'This is where I begin. This blank page draws me nearer to you, the day sweltering, my courage quickens, the curtains billowing and the punkah swaying, the punkah rattling as I sit at my writing bureau ... it is a soothing sound.'Mina, a writer, is navigating her place in the world, balancing creativity, academia, her sexuality and the expectation that a wife and mother abandons herself for others. For her, like so many women of mixed ancestry, it is too easy to be erased. But her fire and intellect refuse to bow. She discovers 'the dark, adorable' Eurasian woman
Daisy Simmons, whom Peter Walsh plans to marry in Virginia Woolf's
Mrs Dalloway. Daisy disappeared from Woolf's pages, her story unfinished - never given a voice in the novel, nor a footnote in any of the admiring Woolf scholarship that followed.

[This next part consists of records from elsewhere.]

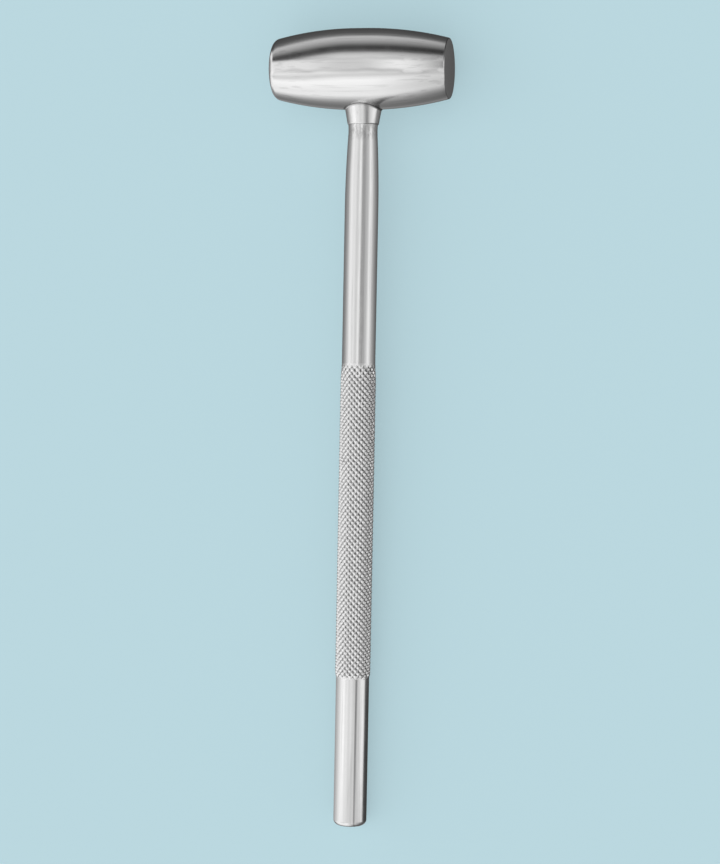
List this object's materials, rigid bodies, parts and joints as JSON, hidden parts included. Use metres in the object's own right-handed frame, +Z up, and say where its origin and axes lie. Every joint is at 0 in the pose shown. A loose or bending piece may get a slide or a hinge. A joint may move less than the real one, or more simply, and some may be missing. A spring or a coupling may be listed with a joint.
{
  "type": "surgical mallet",
  "caption": "All-steel surgical mallet with a barrel-shaped head, a short tapered collar and a round handle with a diamond-knurled grip.",
  "frame": {"origin": "bottom centre of the part's box, on the surface that the mallet lies on", "axes": "+X along the head towards its crisp-edged striking face, +Y along the handle towards the head, +Z up from the surface"},
  "size_m": [0.0532, 0.2386, 0.024],
  "materials": {
    "head_steel": "satin polished stainless steel with fine lines along the head",
    "handle_steel": "brushed stainless steel, matte in the knurl",
    "weld_steel": "ground weld, lightly mottled"
  },
  "bodies": {
    "root": {"head": "head_steel", "ferrule": "handle_steel", "weld_fillet": "weld_steel", "handle": "handle_steel"}
  },
  "joints": []
}
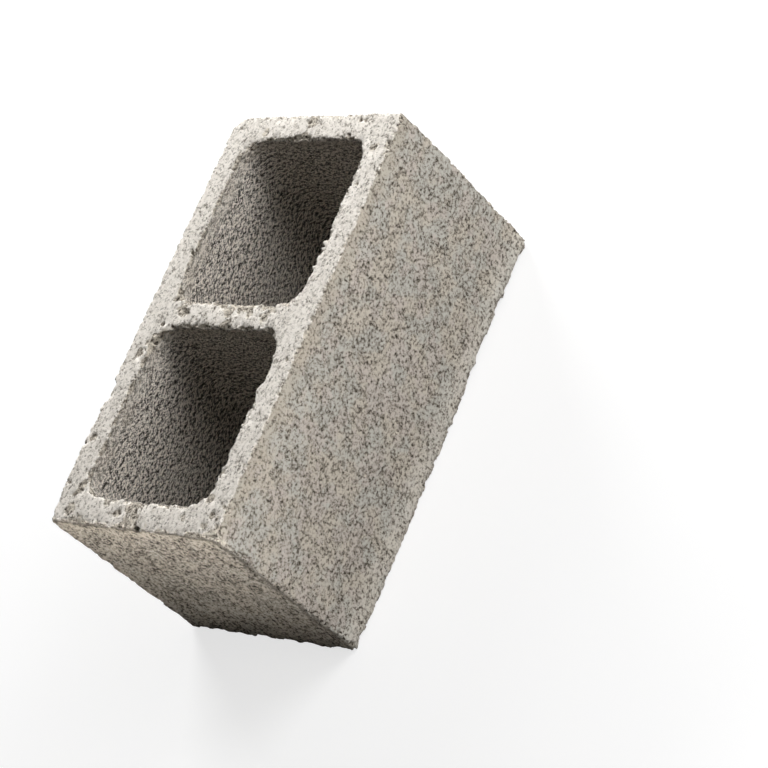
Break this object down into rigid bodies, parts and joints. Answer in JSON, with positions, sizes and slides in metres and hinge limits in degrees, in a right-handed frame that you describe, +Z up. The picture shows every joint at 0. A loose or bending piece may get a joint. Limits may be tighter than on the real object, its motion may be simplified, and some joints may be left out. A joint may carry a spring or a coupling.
{
  "type": "concrete block",
  "caption": "Hollow concrete block with plain ends, drafted round-cornered cores right through it and a core bar mark across its webs.",
  "frame": {"origin": "middle of the underside, on the floor that the block stands on", "axes": "+X along the block's length, +Y across it, +Z up along the cores, towards the side with the core bar mark"},
  "size_m": [0.397, 0.194, 0.194],
  "materials": {
    "concrete": "matt, open-textured grey concrete"
  },
  "bodies": {
    "root": {"concrete_block": "concrete"}
  },
  "joints": []
}
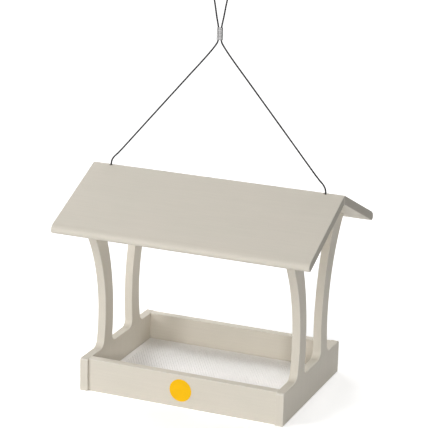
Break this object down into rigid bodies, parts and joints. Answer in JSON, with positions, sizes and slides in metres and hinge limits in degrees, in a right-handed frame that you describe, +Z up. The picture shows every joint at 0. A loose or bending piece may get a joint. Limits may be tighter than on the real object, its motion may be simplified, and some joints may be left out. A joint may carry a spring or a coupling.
{
  "type": "hanging fly-through bird feeder",
  "caption": "Hanging fly-through bird feeder: open tray with a lift-out perforated seed screen, arched end frames and a pitched roof on a looped wire cable.",
  "frame": {"origin": "middle of the rectangle that the feeder without its cable takes up, on the plane that the tray stands on", "axes": "+X along the ridge, to the right when seen from the front; +Y from front to back; +Z up"},
  "size_m": [0.37, 0.264, 0.5852],
  "materials": {
    "plastic_board": "smooth matte plastic lumber",
    "screen_sheet": "mill-finish perforated sheet",
    "fastener_steel": "plain stainless",
    "cable_steel": "stranded stainless wire",
    "crimp_metal": "pressed aluminium",
    "label_yellow": "smooth vinyl"
  },
  "bodies": {
    "feeder": {"left_end_frame": "plastic_board", "right_end_frame": "plastic_board", "front_rail": "plastic_board", "back_rail": "plastic_board", "front_roof_panel": "plastic_board", "back_roof_panel": "plastic_board", "front_ledge": "plastic_board", "back_ledge": "plastic_board", "left_ledge": "plastic_board", "right_ledge": "plastic_board", "rail_screws": "fastener_steel", "rail_screw_plugs": "plastic_board", "roof_screws": "fastener_steel", "roof_screw_plugs": "plastic_board", "ledge_screws": "fastener_steel", "hanging_cable": "cable_steel", "cable_ferrule": "crimp_metal", "left_cable_stop": "crimp_metal", "right_cable_stop": "crimp_metal", "stop_washers": "fastener_steel", "label_disc": "label_yellow"},
    "screen": {"seed_screen": "screen_sheet"}
  },
  "joints": [
    {"name": "seed_screen_lift", "type": "slide", "parent": "feeder", "child": "screen", "axis": [0, 0, 1], "range_m": [0, 0.045]}
  ]
}
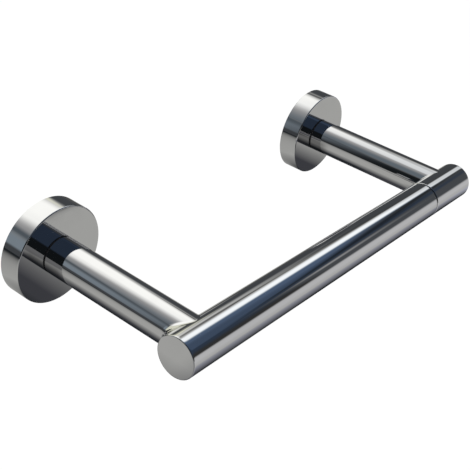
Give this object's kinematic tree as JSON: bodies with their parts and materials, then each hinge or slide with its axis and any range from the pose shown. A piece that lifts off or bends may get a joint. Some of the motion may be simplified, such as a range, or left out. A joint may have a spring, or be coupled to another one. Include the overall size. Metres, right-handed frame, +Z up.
{
  "type": "toilet roll holder",
  "caption": "Wall-mounted toilet roll holder: a round bar on two round posts with disc flanges; the bar and one post lift together to let a roll slide on and off the free end.",
  "frame": {"origin": "centre of the four wall-screw holes, in the plane of the wall, midway between the two posts and at the height of their axes", "axes": "+X along the bar from the hinged left post to the fixed right post, +Y into the wall, +Z up"},
  "size_m": [0.232, 0.0945, 0.044],
  "materials": {
    "polished_chrome": "mirror-polished chrome plate on brass",
    "zinc_plated_steel": "pressed steel, zinc plated",
    "stainless_steel": "turned stainless steel",
    "spring_steel": "oiled spring steel",
    "turned_brass": "turned, unplated",
    "white_acetal": "moulded, satin",
    "black_nylon": "moulded, satin"
  },
  "bodies": {
    "wall_set": {"left_wall_plate": "zinc_plated_steel", "right_wall_plate": "zinc_plated_steel", "left_flange": "polished_chrome", "right_flange": "polished_chrome", "left_grub_screw": "stainless_steel", "right_grub_screw": "stainless_steel", "pivot_bush": "white_acetal", "thrust_washer": "white_acetal", "right_seat_washer": "black_nylon", "right_post_plug": "turned_brass", "right_post": "polished_chrome", "right_post_screw": "stainless_steel", "right_lock_washer": "spring_steel", "locating_pin": "stainless_steel", "head_tube": "polished_chrome", "head_cap": "polished_chrome", "head_plug": "turned_brass", "rest_pin": "stainless_steel"},
    "arm": {"disc_spring": "spring_steel", "pivot_bolt": "stainless_steel", "stop_pin": "stainless_steel", "left_seat_washer": "black_nylon", "left_post_plug": "turned_brass", "left_post": "polished_chrome", "bar_tube": "polished_chrome", "bar_cap": "polished_chrome", "bar_end_plug": "turned_brass"}
  },
  "joints": [
    {"name": "arm_lift", "type": "hinge", "parent": "wall_set", "child": "arm", "pos_m": [-0.094, 0, 0], "axis": [0, -1, 0], "range_deg": [0, 90]}
  ]
}
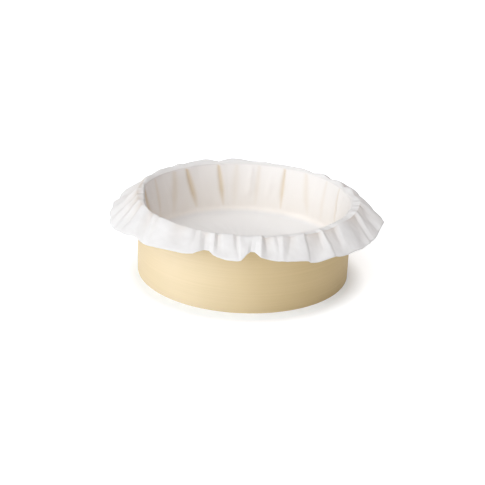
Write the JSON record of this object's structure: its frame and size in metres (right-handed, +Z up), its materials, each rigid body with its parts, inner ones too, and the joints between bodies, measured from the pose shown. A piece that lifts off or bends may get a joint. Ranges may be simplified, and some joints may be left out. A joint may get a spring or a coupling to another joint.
{
  "type": "paper baking ring",
  "caption": "Round open paperboard ring with a pleated baking-paper liner hung inside it; the liner has a flat floor and a ruffled edge folded out over the ring's rim.",
  "frame": {"origin": "middle of the ring's bottom edge, on the table", "axes": "+Z up along the ring's axis; -Y is the front that faces the camera in the picture"},
  "size_m": [0.2046, 0.204, 0.0608],
  "materials": {
    "ring_board": "smooth cream-tan board with fine streaks round the ring and a soft sheen",
    "baking_paper": "matt white baking paper, thin enough for the board to warm it slightly"
  },
  "bodies": {
    "root": {"ring_band": "ring_board", "liner": "baking_paper"}
  },
  "joints": []
}
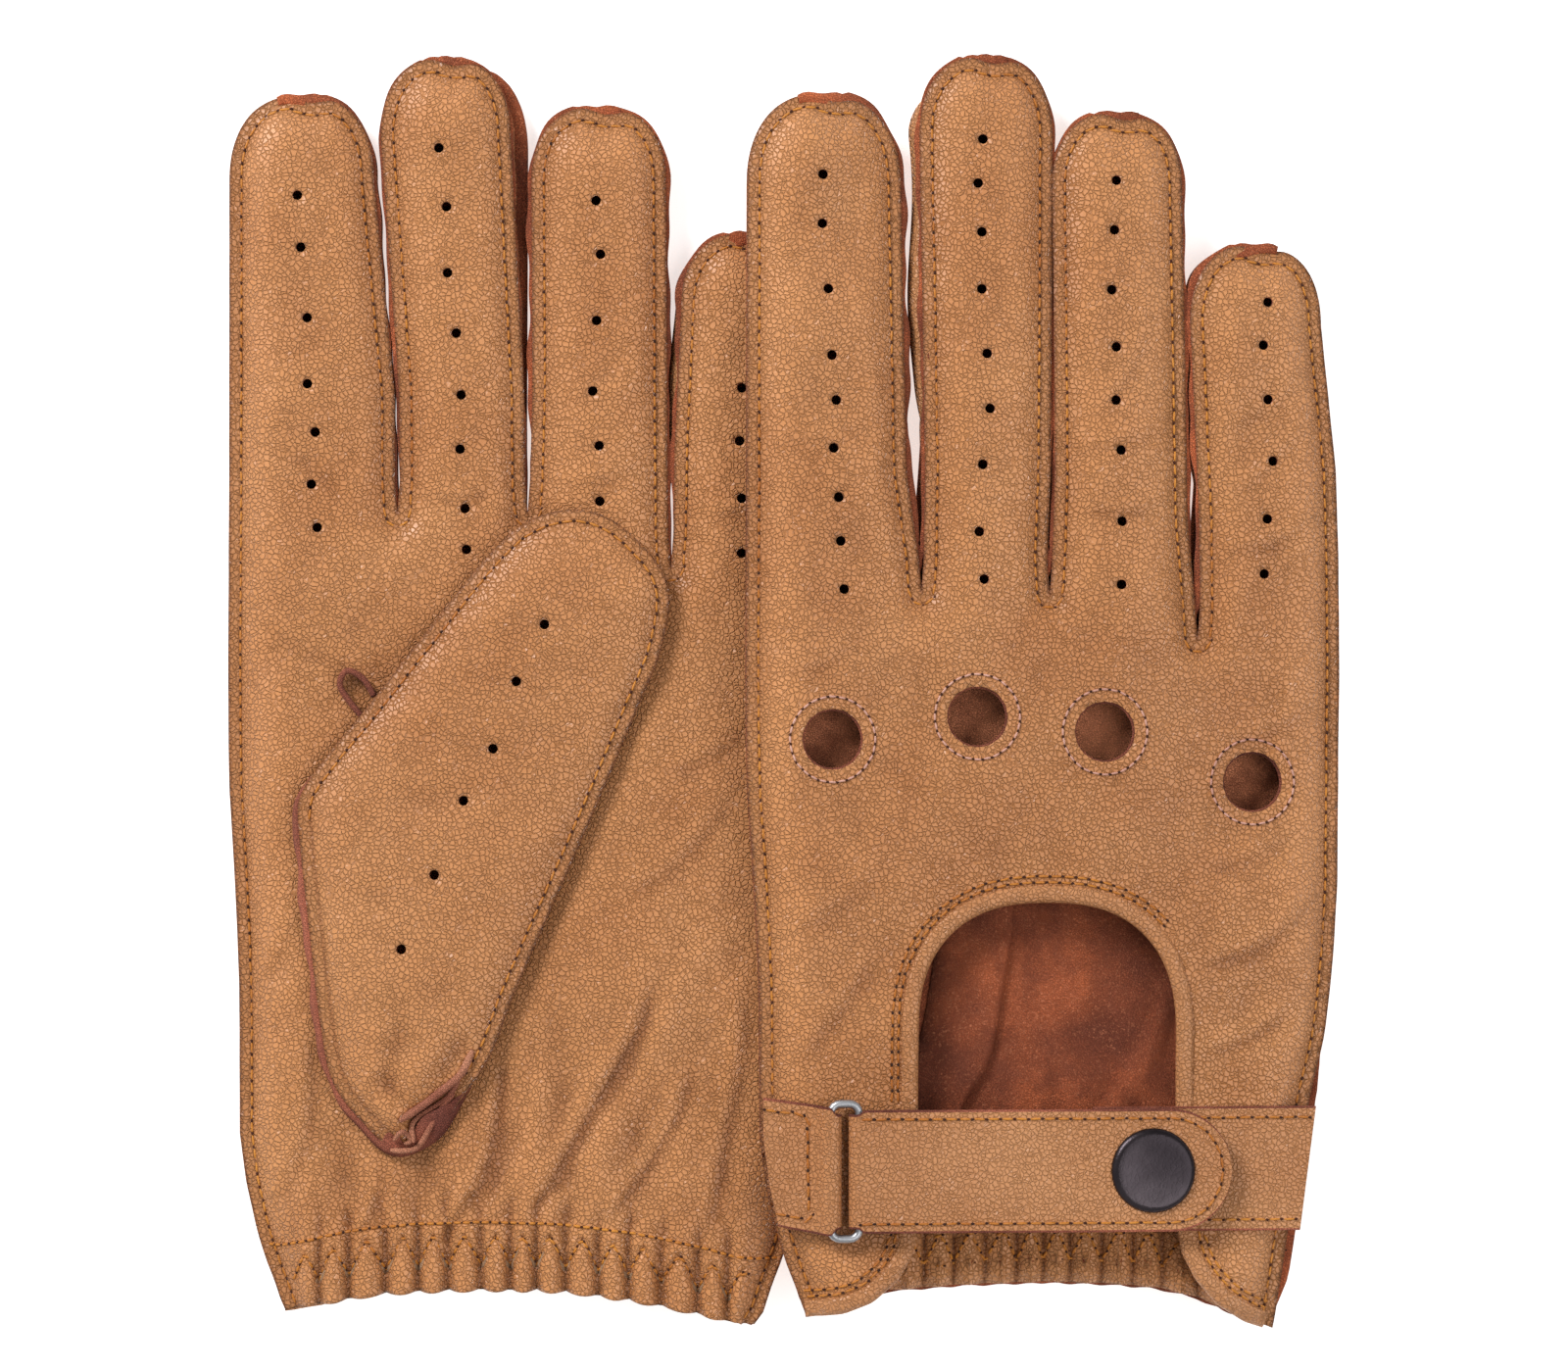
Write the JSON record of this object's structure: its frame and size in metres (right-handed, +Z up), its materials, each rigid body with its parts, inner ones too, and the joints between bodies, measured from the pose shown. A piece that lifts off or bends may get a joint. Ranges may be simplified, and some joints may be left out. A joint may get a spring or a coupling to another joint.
{
  "type": "leather driving gloves",
  "caption": "Pair of tan leather driving gloves laid one over the other, with open knuckles, an open wrist and a ringed snap strap.",
  "frame": {"origin": "centre of the bounding box on its underside", "axes": "+X from the left-hand glove to the right-hand glove, +Y to the fingertips, +Z up from the table"},
  "size_m": [0.2025, 0.2308, 0.0237],
  "materials": {
    "tan_leather": "semi-matt tan nappa with fine grain",
    "suede_leather": "matt reddish-brown flesh side",
    "elastic": "woven elastic",
    "snap_metal": "satin steel",
    "cap_metal": "gunmetal, worn on the rim",
    "ring_steel": "smooth steel wire"
  },
  "bodies": {
    "left_glove": {"left_back_panel": "tan_leather", "left_back_edge": "tan_leather", "left_palm_panel": "tan_leather", "left_palm_edge": "tan_leather", "left_fourchette_1": "suede_leather", "left_fourchette_2": "suede_leather", "left_fourchette_3": "suede_leather", "left_thumb_front": "tan_leather", "left_thumb_back": "tan_leather", "left_wrist_binding": "tan_leather", "left_knuckle_facings": "suede_leather", "left_cuff_elastic": "elastic", "left_ring_tab": "tan_leather", "left_strap_base": "tan_leather", "left_snap_stud": "snap_metal"},
    "left_ring": {"left_oval_ring": "ring_steel"},
    "left_strap_body": {"left_strap": "tan_leather", "left_snap_cap": "cap_metal", "left_snap_socket": "snap_metal"},
    "right_glove": {"right_back_panel": "tan_leather", "right_back_edge": "tan_leather", "right_palm_panel": "tan_leather", "right_palm_edge": "tan_leather", "right_fourchette_1": "suede_leather", "right_fourchette_2": "suede_leather", "right_fourchette_3": "suede_leather", "right_thumb_front": "tan_leather", "right_thumb_back": "tan_leather", "right_wrist_binding": "tan_leather", "right_knuckle_facings": "suede_leather", "right_cuff_elastic": "elastic", "right_ring_tab": "tan_leather", "right_strap_base": "tan_leather", "right_snap_stud": "snap_metal"},
    "right_ring": {"right_oval_ring": "ring_steel"},
    "right_strap_body": {"right_strap": "tan_leather", "right_snap_cap": "cap_metal", "right_snap_socket": "snap_metal"}
  },
  "joints": [
    {"name": "right_glove_lift", "type": "slide", "parent": "left_glove", "child": "right_glove", "axis": [0, 0, 1], "range_m": [0, 0.15]},
    {"name": "left_ring_swivel", "type": "hinge", "parent": "left_glove", "child": "left_ring", "pos_m": [-0.0867, -0.0872, 0.00305], "axis": [0, 0.9997, -0.0254], "range_deg": [0, 35]},
    {"name": "left_strap_open", "type": "hinge", "parent": "left_ring", "child": "left_strap_body", "pos_m": [-0.0816, -0.0872, 0.00305], "axis": [0, 0.9997, -0.0254], "range_deg": [0, 120]},
    {"name": "right_ring_swivel", "type": "hinge", "parent": "right_glove", "child": "right_ring", "pos_m": [0.0084, -0.08685, 0.02163], "axis": [0, -0.9997, 0.0254], "range_deg": [0, 35]},
    {"name": "right_strap_open", "type": "hinge", "parent": "right_ring", "child": "right_strap_body", "pos_m": [0.01348, -0.08685, 0.02127], "axis": [0, -0.9997, 0.0254], "range_deg": [0, 120]}
  ]
}
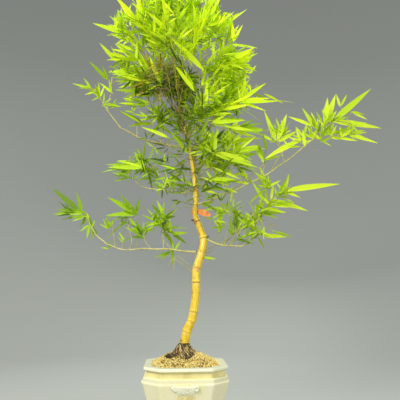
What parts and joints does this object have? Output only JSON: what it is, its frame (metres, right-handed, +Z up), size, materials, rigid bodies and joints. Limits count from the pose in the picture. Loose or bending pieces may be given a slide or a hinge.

While dealing with the remains of another life, Mina decides to write Daisy's story. Travelling from Australia to England, India and China, freelancing and researching, she has to navigate cultural and race barriers, trying hard not to look back or flinch at the personal cost. Like Woolf, her writing both sustains and overwhelms her. But in releasing Daisy from her fictional destiny, Mina finds the stubbornness and strength to also break free.
About the Author
Michelle Cahill is the author of fiction, essays and three collections of poetry, including Vishvarupa, which was shortlisted for the Victorian Premier's Literary Award, and
Letter to Pessoa, a short-story collection that won a 2017 NSW Premier's Literary Award (Glenda Adams Award) and was shortlisted for the 2017 Steele Rudd Queensland Literary Award. Born in Kenya, she attended primary school in London before migrating to Australia.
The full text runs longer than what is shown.